The Burns Tract at the Chattanooga Battlefield has been preserved with the help of the American Battlefield Trust and the American Battlefield Protection Program. The approximately 7.6-acre tract is in the core area of the Chattanooga battlefield and the study area of the Wauhatchie Battlefield. Additionally, this parcel is located within the study area of the Chickamauga Towns Battlefield. The Burns Tract is adjacent to previously preserved lands and is positioned across Lookout Creek from a portion of the Lookout Mountain Battlefield that is already protected within Chickamauga and Chattanooga National Military Park. The American Battlefield Trust was awarded $348,872.19 for the acquisition of this parcel.
Wars Commission Grant Fund
1. The American Battlefield Trust (ABT) was awarded $50,000.00 to create The Road to Freedom Project which will feature both a brochure and map as well as a mobile application that explores Tennessee historic sites across 24 counties associated with the Black experience during the Civil War era. This project will enable visitors to experience the power of place and uncover compelling stories of strife, growth, and community by surfacing concepts of empowerment and self-emancipation. Locations featured in the project will range from Civil War Trails interpretative signs and historic highway markers to museums, cemeteries, and battlefields with permanent installations related to Black history. This interactive experience will elevate the visitor experience, making these sites come alive by introducing voices of the past in the places that shaped American History.
2. The Beech Grove Confederate Memorial Association was awarded $500.00 to repair broken tombstones and to reset approximately 20 leaning and sunken tombstones that commemorate the soldiers who were reburied after the Battle of Hoover’s Gap, the principal battle in the Tullahoma Campaign on June 24, 1863.
3. The James K. Polk Memorial Association was awarded $11,200.00 to design and install a long-term temporary exhibit titled “Shape the Nation,” on the 11th President, James K. Polk, and the Mexican-American War. The effects of the War on politics and the structure of America are massive and create an opportunity for further examination in an exhibit of this scale. The exhibit, open until August 2023, features artifacts and historic documents, from the Tennessee State Library and Archives the Polk Home, and The Tennessee State Museum, and contains interactive components for visitors of all ages.
4. Middle Tennessee State University (MTSU) was awarded $30,385.00 to contract an assistant to thoroughly clean, stabilize, sort, identify, record, catalog, and accession the artifacts recovered in archaeological excavations from 2017 to the present at the Bass Street community associated with Fort Negley in Davidson County. The Bass Street community grew out of the contraband camps and became the first post-Emancipation African American neighborhood in Nashville and provides a unique window into the lives of the Civil War and Reconstruction era African Americans in the southern United States. After cataloging the artifacts, the project will photograph, scan, and digitize the artifacts, making them available to the public via a website and in an exhibit located at the Fort Negley Visitor's Center Museum.

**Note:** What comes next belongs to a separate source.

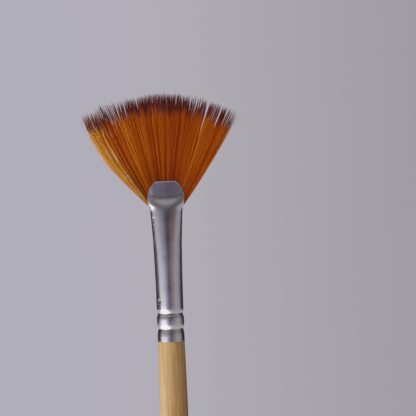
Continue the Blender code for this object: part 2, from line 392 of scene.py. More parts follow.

5. Parkers Crossroads Battlefield, Parkers Crossroads, a state-owned battlefield park, was awarded $15,500.00 to purchase a reproduction limber to display alongside their two caissons with limbers on the battlefield. The battlefield park will explore the relationship between the field artillery pieces and the role artillery played in the battle at Parkers Crossroads. A limber is a two-wheeled cart designed to support the trail of an artillery piece or the stock of a field carriage such as a caisson or traveling forge, allowing it to be towed. The limber was attached to a cannon or caisson and typically pulled by four to six horses and contained one chest. When the artillery piece was in action, its limber was stored at the rear of the firing line.
6. Tennessee State Library and Archives (TSLA) was awarded $6,822.00 to hire an intern to support ongoing efforts to understand the impact of the Union Army occupation on Nashville from 1862 to 1865. By locating lists of the deceased published in Nashville newspapers during this period, staff will identify contrabands who were pressed into service by the Union Army to build Fort Negley as well as citizen prisoners, government employees, confederate soldiers, and members of the U.S. Colored Troops (USCT). Additionally, this information will be helpful for descendants and genealogical researchers as they investigate the history of their ancestors. All the information will be loaded into a new database that will be included in the Genealogy Index of the Tennessee State Library & Archives.